● **SUPPLIED DATA**
□ □ □ □ □ □ □

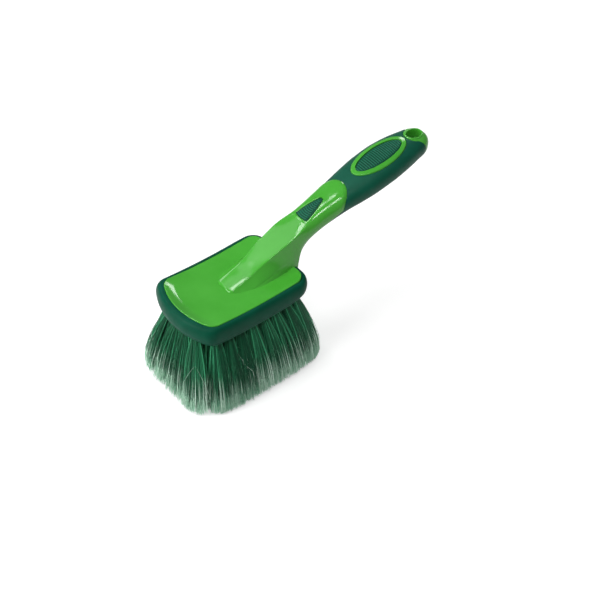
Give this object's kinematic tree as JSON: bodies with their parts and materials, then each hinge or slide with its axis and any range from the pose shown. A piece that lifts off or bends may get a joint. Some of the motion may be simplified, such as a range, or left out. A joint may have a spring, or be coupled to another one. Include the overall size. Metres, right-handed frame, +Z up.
{
  "type": "hand brush",
  "caption": "Soft wash brush with a bowed-nose head, rubber rim, tufts of flared filament, and a raised curved handle with a rubber grip, a thumb pad and a hanging hole.",
  "frame": {"origin": "on the floor below the middle of the bounding box, with the brush standing on its trimmed filament tips", "axes": "+X runs from the nose of the head to the hanging end of the handle, +Y to the left seen from the nose, +Z up"},
  "size_m": [0.2708, 0.1054, 0.1434],
  "materials": {
    "leaf_green_plastic": "glossy moulded plastic, leaf green",
    "dark_green_rubber": "satin soft rubber, dark green",
    "green_filament": "soft dark green filament with paler flagged tips"
  },
  "bodies": {
    "root": {"brush_body": "leaf_green_plastic", "grip_pad": "dark_green_rubber", "grip_sleeve": "dark_green_rubber", "rim_bumper": "dark_green_rubber", "thumb_pad": "dark_green_rubber", "tuft_1_2": "green_filament", "tuft_1_3": "green_filament", "tuft_1_4": "green_filament", "tuft_1_5": "green_filament", "tuft_2_1": "green_filament", "tuft_2_2": "green_filament", "tuft_2_3": "green_filament", "tuft_2_4": "green_filament", "tuft_2_5": "green_filament", "tuft_2_6": "green_filament", "tuft_3_1": "green_filament", "tuft_3_2": "green_filament", "tuft_3_3": "green_filament", "tuft_3_4": "green_filament", "tuft_3_5": "green_filament", "tuft_3_6": "green_filament", "tuft_4_1": "green_filament", "tuft_4_2": "green_filament", "tuft_4_3": "green_filament", "tuft_4_4": "green_filament", "tuft_4_5": "green_filament", "tuft_4_6": "green_filament", "tuft_5_1": "green_filament", "tuft_5_2": "green_filament", "tuft_5_3": "green_filament", "tuft_5_4": "green_filament", "tuft_5_5": "green_filament", "tuft_5_6": "green_filament", "tuft_6_1": "green_filament", "tuft_6_2": "green_filament", "tuft_6_3": "green_filament", "tuft_6_4": "green_filament", "tuft_6_5": "green_filament", "tuft_6_6": "green_filament", "tuft_7_1": "green_filament", "tuft_7_2": "green_filament", "tuft_7_3": "green_filament", "tuft_7_4": "green_filament", "tuft_7_5": "green_filament", "tuft_7_6": "green_filament", "tuft_8_1": "green_filament", "tuft_8_2": "green_filament", "tuft_8_3": "green_filament", "tuft_8_4": "green_filament", "tuft_8_5": "green_filament", "tuft_8_6": "green_filament", "tuft_9_1": "green_filament", "tuft_9_2": "green_filament", "tuft_9_3": "green_filament", "tuft_9_4": "green_filament", "tuft_9_5": "green_filament", "tuft_9_6": "green_filament"}
  },
  "joints": []
}
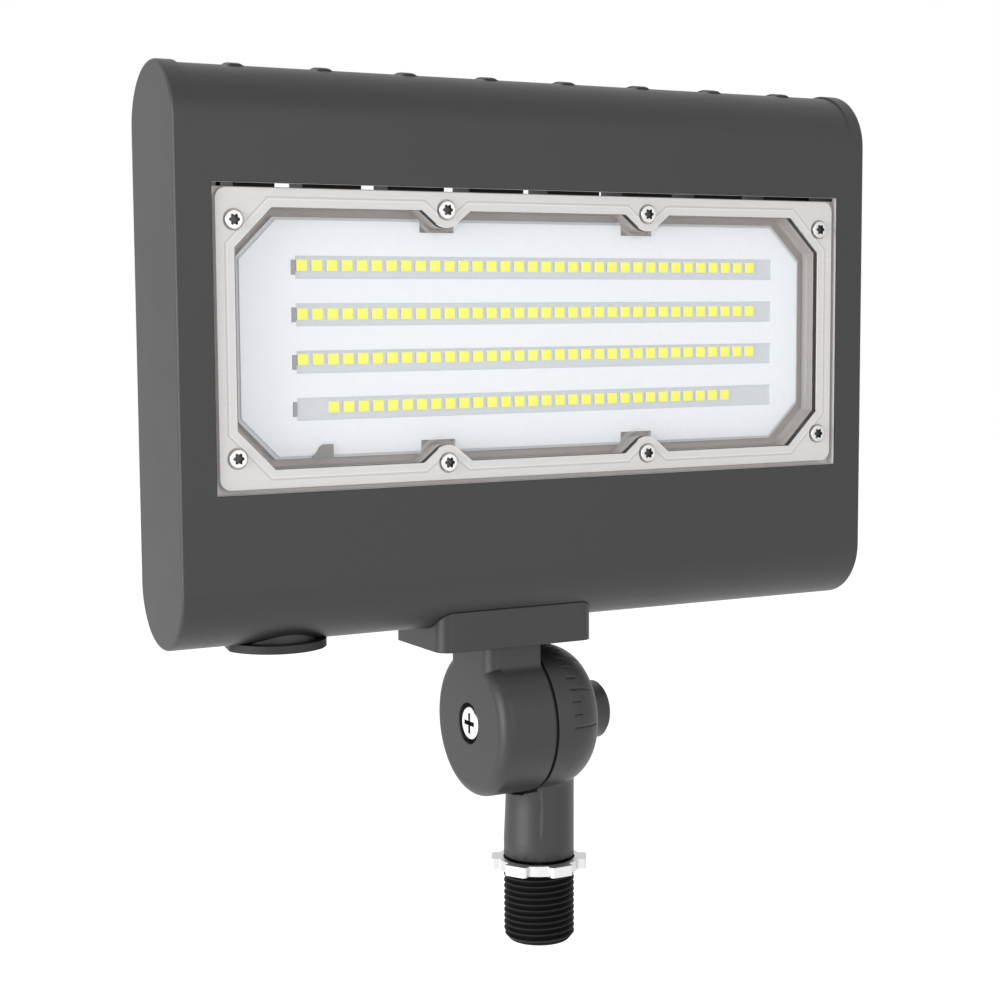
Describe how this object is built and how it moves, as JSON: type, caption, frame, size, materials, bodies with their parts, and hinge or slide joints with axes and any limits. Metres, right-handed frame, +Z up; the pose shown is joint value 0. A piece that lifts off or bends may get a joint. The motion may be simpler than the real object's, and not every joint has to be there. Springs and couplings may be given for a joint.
{
  "type": "flood light",
  "caption": "Slim outdoor LED flood light: finned die-cast housing with a clear flanged lens over LED rows, on a tilting disc knuckle with pipe-thread stem and locknut.",
  "frame": {"origin": "on the axis of the pipe thread and of the wire way inside it, at the foot of the stem where the thread begins", "axes": "+Z up along the thread towards the lamp head, -Y the way the lit face looks, +X to the right seen from the front"},
  "size_m": [0.22, 0.0432, 0.2519],
  "materials": {
    "dark_paint": "satin bronze-grey powder coat on cast aluminium",
    "dark_plastic": "matte",
    "rubber": "matte",
    "grey_rubber": "matte",
    "steel": "bright zinc plated",
    "zinc": "bright die-cast zinc",
    "driver_case": "white moulded case",
    "board": "white solder mask on aluminium",
    "phosphor": "yellow phosphor",
    "white_sheet": "matte white reflector film",
    "grey_plastic": "matte",
    "clear_plastic": "clear polycarbonate"
  },
  "bodies": {
    "base": {"lower_knuckle": "dark_paint", "knuckle_seal": "rubber", "clamp_nut": "steel"},
    "head": {"housing": "dark_paint", "back_cover": "dark_paint", "cover_gasket": "rubber", "cover_screws": "steel", "led_driver": "driver_case", "driver_screws": "steel", "led_board": "board", "board_screws": "steel", "led_packages": "phosphor", "row_connectors": "dark_plastic", "reflector_sheet": "white_sheet", "lead_cover": "grey_plastic", "lens": "clear_plastic", "lens_gasket": "grey_rubber", "lens_screws": "steel", "port_plug": "dark_plastic", "port_plug_seal": "rubber", "port_plug_nut": "steel", "saddle_gasket": "rubber", "saddle_screws": "steel", "upper_knuckle": "dark_paint"},
    "clamp_washer": {"clamp_washer": "steel"},
    "clamp_screw": {"clamp_screw": "steel"},
    "locknut": {"locknut": "zinc"}
  },
  "joints": [
    {"name": "head_tilt", "type": "hinge", "parent": "base", "child": "head", "pos_m": [0, 0, 0.0416], "axis": [1, 0, 0], "range_deg": [-90, 90]},
    {"name": "clamp_travel", "type": "slide", "parent": "base", "child": "clamp_washer", "axis": [-1, 0, 0], "range_m": [0, 0.002]},
    {"name": "clamp_turn", "type": "hinge", "parent": "clamp_washer", "child": "clamp_screw", "pos_m": [0, 0, 0.0416], "axis": [-1, 0, 0], "range_deg": [0, 720]},
    {"name": "locknut_travel", "type": "slide", "parent": "base", "child": "locknut", "axis": [0, 0, -1], "range_m": [0, 0.018]}
  ],
  "couplings": [
    {"joint": "clamp_turn", "follows": "clamp_travel", "rad_per_m": 6283.2}
  ]
}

□ □ □ □ □ □ □

● **PROBLEM**
Repeat the records above exactly as they appear.

● **RESPONSE TO THE TASK**
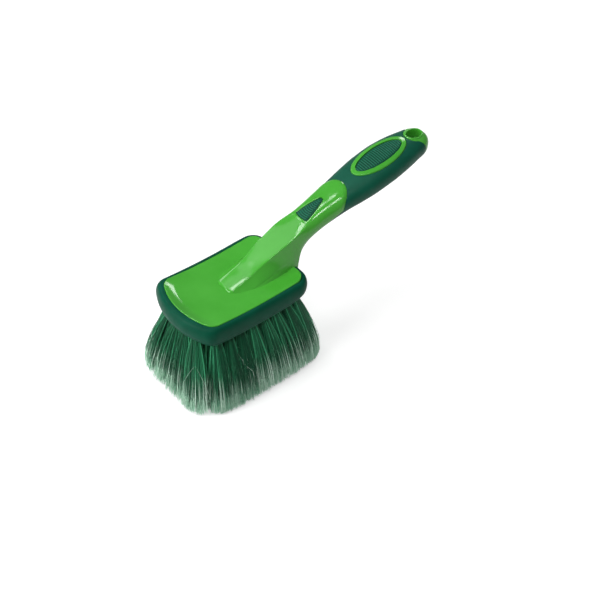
Give this object's kinematic tree as JSON: bodies with their parts and materials, then each hinge or slide with its axis and any range from the pose shown. A piece that lifts off or bends may get a joint. Some of the motion may be simplified, such as a range, or left out. A joint may have a spring, or be coupled to another one. Include the overall size. Metres, right-handed frame, +Z up.
{
  "type": "hand brush",
  "caption": "Soft wash brush with a bowed-nose head, rubber rim, tufts of flared filament, and a raised curved handle with a rubber grip, a thumb pad and a hanging hole.",
  "frame": {"origin": "on the floor below the middle of the bounding box, with the brush standing on its trimmed filament tips", "axes": "+X runs from the nose of the head to the hanging end of the handle, +Y to the left seen from the nose, +Z up"},
  "size_m": [0.2708, 0.1054, 0.1434],
  "materials": {
    "leaf_green_plastic": "glossy moulded plastic, leaf green",
    "dark_green_rubber": "satin soft rubber, dark green",
    "green_filament": "soft dark green filament with paler flagged tips"
  },
  "bodies": {
    "root": {"brush_body": "leaf_green_plastic", "grip_pad": "dark_green_rubber", "grip_sleeve": "dark_green_rubber", "rim_bumper": "dark_green_rubber", "thumb_pad": "dark_green_rubber", "tuft_1_2": "green_filament", "tuft_1_3": "green_filament", "tuft_1_4": "green_filament", "tuft_1_5": "green_filament", "tuft_2_1": "green_filament", "tuft_2_2": "green_filament", "tuft_2_3": "green_filament", "tuft_2_4": "green_filament", "tuft_2_5": "green_filament", "tuft_2_6": "green_filament", "tuft_3_1": "green_filament", "tuft_3_2": "green_filament", "tuft_3_3": "green_filament", "tuft_3_4": "green_filament", "tuft_3_5": "green_filament", "tuft_3_6": "green_filament", "tuft_4_1": "green_filament", "tuft_4_2": "green_filament", "tuft_4_3": "green_filament", "tuft_4_4": "green_filament", "tuft_4_5": "green_filament", "tuft_4_6": "green_filament", "tuft_5_1": "green_filament", "tuft_5_2": "green_filament", "tuft_5_3": "green_filament", "tuft_5_4": "green_filament", "tuft_5_5": "green_filament", "tuft_5_6": "green_filament", "tuft_6_1": "green_filament", "tuft_6_2": "green_filament", "tuft_6_3": "green_filament", "tuft_6_4": "green_filament", "tuft_6_5": "green_filament", "tuft_6_6": "green_filament", "tuft_7_1": "green_filament", "tuft_7_2": "green_filament", "tuft_7_3": "green_filament", "tuft_7_4": "green_filament", "tuft_7_5": "green_filament", "tuft_7_6": "green_filament", "tuft_8_1": "green_filament", "tuft_8_2": "green_filament", "tuft_8_3": "green_filament", "tuft_8_4": "green_filament", "tuft_8_5": "green_filament", "tuft_8_6": "green_filament", "tuft_9_1": "green_filament", "tuft_9_2": "green_filament", "tuft_9_3": "green_filament", "tuft_9_4": "green_filament", "tuft_9_5": "green_filament", "tuft_9_6": "green_filament"}
  },
  "joints": []
}
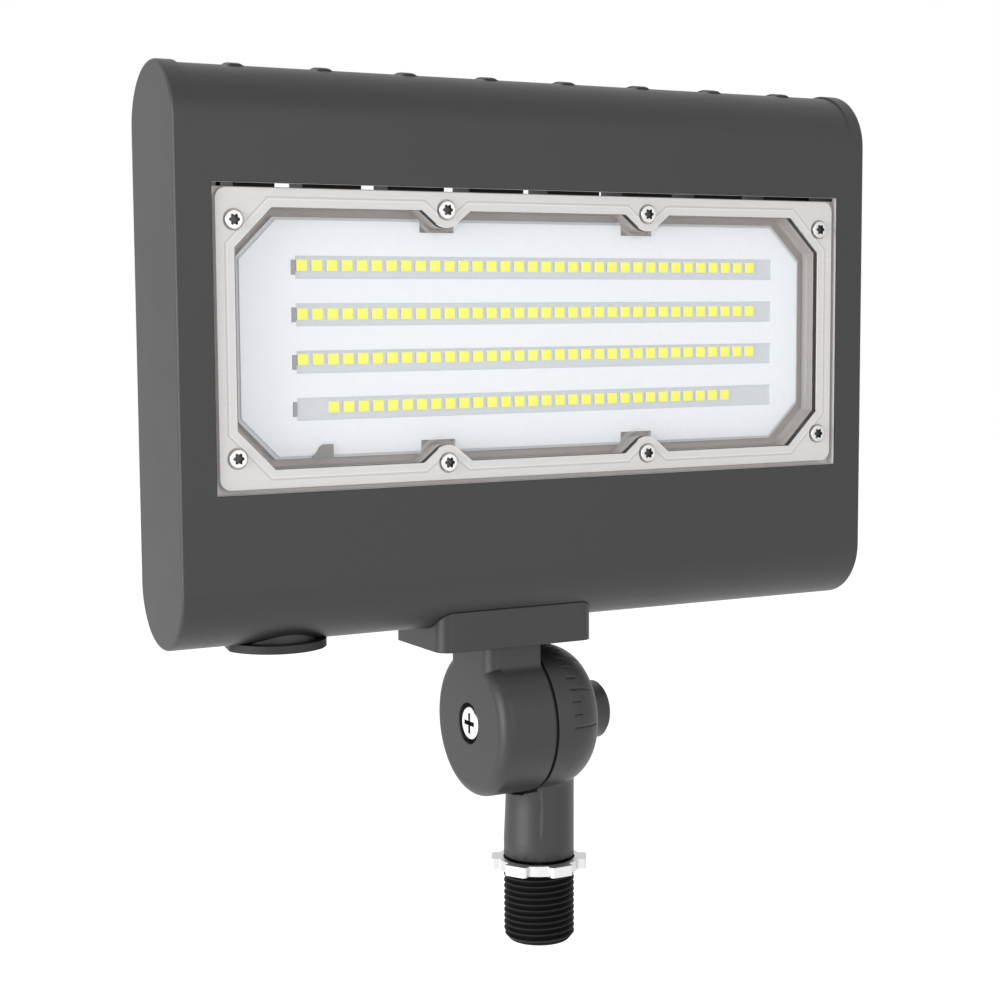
Describe how this object is built and how it moves, as JSON: type, caption, frame, size, materials, bodies with their parts, and hinge or slide joints with axes and any limits. Metres, right-handed frame, +Z up; the pose shown is joint value 0. A piece that lifts off or bends may get a joint. The motion may be simpler than the real object's, and not every joint has to be there. Springs and couplings may be given for a joint.
{
  "type": "flood light",
  "caption": "Slim outdoor LED flood light: finned die-cast housing with a clear flanged lens over LED rows, on a tilting disc knuckle with pipe-thread stem and locknut.",
  "frame": {"origin": "on the axis of the pipe thread and of the wire way inside it, at the foot of the stem where the thread begins", "axes": "+Z up along the thread towards the lamp head, -Y the way the lit face looks, +X to the right seen from the front"},
  "size_m": [0.22, 0.0432, 0.2519],
  "materials": {
    "dark_paint": "satin bronze-grey powder coat on cast aluminium",
    "dark_plastic": "matte",
    "rubber": "matte",
    "grey_rubber": "matte",
    "steel": "bright zinc plated",
    "zinc": "bright die-cast zinc",
    "driver_case": "white moulded case",
    "board": "white solder mask on aluminium",
    "phosphor": "yellow phosphor",
    "white_sheet": "matte white reflector film",
    "grey_plastic": "matte",
    "clear_plastic": "clear polycarbonate"
  },
  "bodies": {
    "base": {"lower_knuckle": "dark_paint", "knuckle_seal": "rubber", "clamp_nut": "steel"},
    "head": {"housing": "dark_paint", "back_cover": "dark_paint", "cover_gasket": "rubber", "cover_screws": "steel", "led_driver": "driver_case", "driver_screws": "steel", "led_board": "board", "board_screws": "steel", "led_packages": "phosphor", "row_connectors": "dark_plastic", "reflector_sheet": "white_sheet", "lead_cover": "grey_plastic", "lens": "clear_plastic", "lens_gasket": "grey_rubber", "lens_screws": "steel", "port_plug": "dark_plastic", "port_plug_seal": "rubber", "port_plug_nut": "steel", "saddle_gasket": "rubber", "saddle_screws": "steel", "upper_knuckle": "dark_paint"},
    "clamp_washer": {"clamp_washer": "steel"},
    "clamp_screw": {"clamp_screw": "steel"},
    "locknut": {"locknut": "zinc"}
  },
  "joints": [
    {"name": "head_tilt", "type": "hinge", "parent": "base", "child": "head", "pos_m": [0, 0, 0.0416], "axis": [1, 0, 0], "range_deg": [-90, 90]},
    {"name": "clamp_travel", "type": "slide", "parent": "base", "child": "clamp_washer", "axis": [-1, 0, 0], "range_m": [0, 0.002]},
    {"name": "clamp_turn", "type": "hinge", "parent": "clamp_washer", "child": "clamp_screw", "pos_m": [0, 0, 0.0416], "axis": [-1, 0, 0], "range_deg": [0, 720]},
    {"name": "locknut_travel", "type": "slide", "parent": "base", "child": "locknut", "axis": [0, 0, -1], "range_m": [0, 0.018]}
  ],
  "couplings": [
    {"joint": "clamp_turn", "follows": "clamp_travel", "rad_per_m": 6283.2}
  ]
}